Sour Cream Coffee Cake Loaves

Sour cream and pastry flour give this coffee cake a light texture.
Course Breakfast
Cuisine American
Prep Time 10 minutes
Cook Time 45 minutes
Total Time 55 minutes
Servings 12
Author Cookie Madness



  • 1 stick 114 grams unsalted butter, softened
  • 1 cup 196 grams sugar
  • 2 large eggs
  • 1 teaspoon vanilla
  • 240 grams cake flour or pastry flour 2 cups plus 2 T.
  • 1 teaspoon baking powder
  • 1/4 teaspoon baking soda
  • 1/2 teaspoon salt
  • 1 cup 228 grams sour cream


  • 1/4 cup granulated sugar
  • 1/4 cup packed brown sugar
  • 2 teaspoons ground cinnamon
  • 1/2 cup 2 ounces toasted and chopped walnuts


  • Grease two small (8x3.75) inch disposable loaf pans or two 8x4 inch loaf pans.
  • With a handheld mixer, beat the butter and sugar until creamy. Using lowest speed of mixer, add eggs one by one. Increase mixer speed to medium high and beat for about 60 seconds, scraping bowl. Beat in vanilla.
  • In a separate bowl, mix together the flour, baking powder, baking soda and salt. Using a heavy duty scraper or big spoon to stir, add the flour mixture to the butter mixture alternately with the sour cream stirring by hand until mixed.
  • Mix together both sugars and cinnamon, then stir in the toasted nuts.
  • Cover bottom of each pan with cake batter (about 1 1/2 cups per pan). Sprinkle a layer of nuts and sugar across the batter layer. Spread remaining batter across nuts and sugar layer in each pan, then top with remaining nuts and sugar.
  • Set the two loaf pans on a baking sheet and bake at 350 for about 45 minutes or until a skewer inserted comes out clean. Let cool completely. If desired, wrap cooled loaves in plastic and foil, put in freezer bags and freeze.

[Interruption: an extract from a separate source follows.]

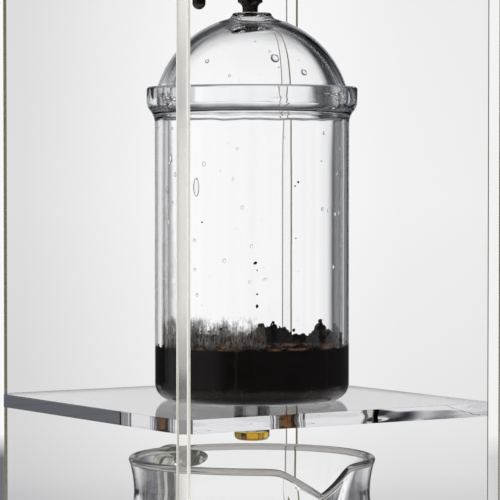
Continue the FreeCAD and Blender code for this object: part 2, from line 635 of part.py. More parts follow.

I got just the right texture when I used 240 grams (8 1/2 oz) of pastry flour. All-purpose and cake flour will work, but the results might be a little different. The key is to use 240 grams or 8 1/2 oz. If you don't have a scale and you are using cake flour, that would be 2 cups and 2 tablespoons. If you are using all-purpose flour (which is a little bit heavier), that would be about 1 3/4 cups plus 2 tablespoons. Of course volume is never really precise so it's hard to say.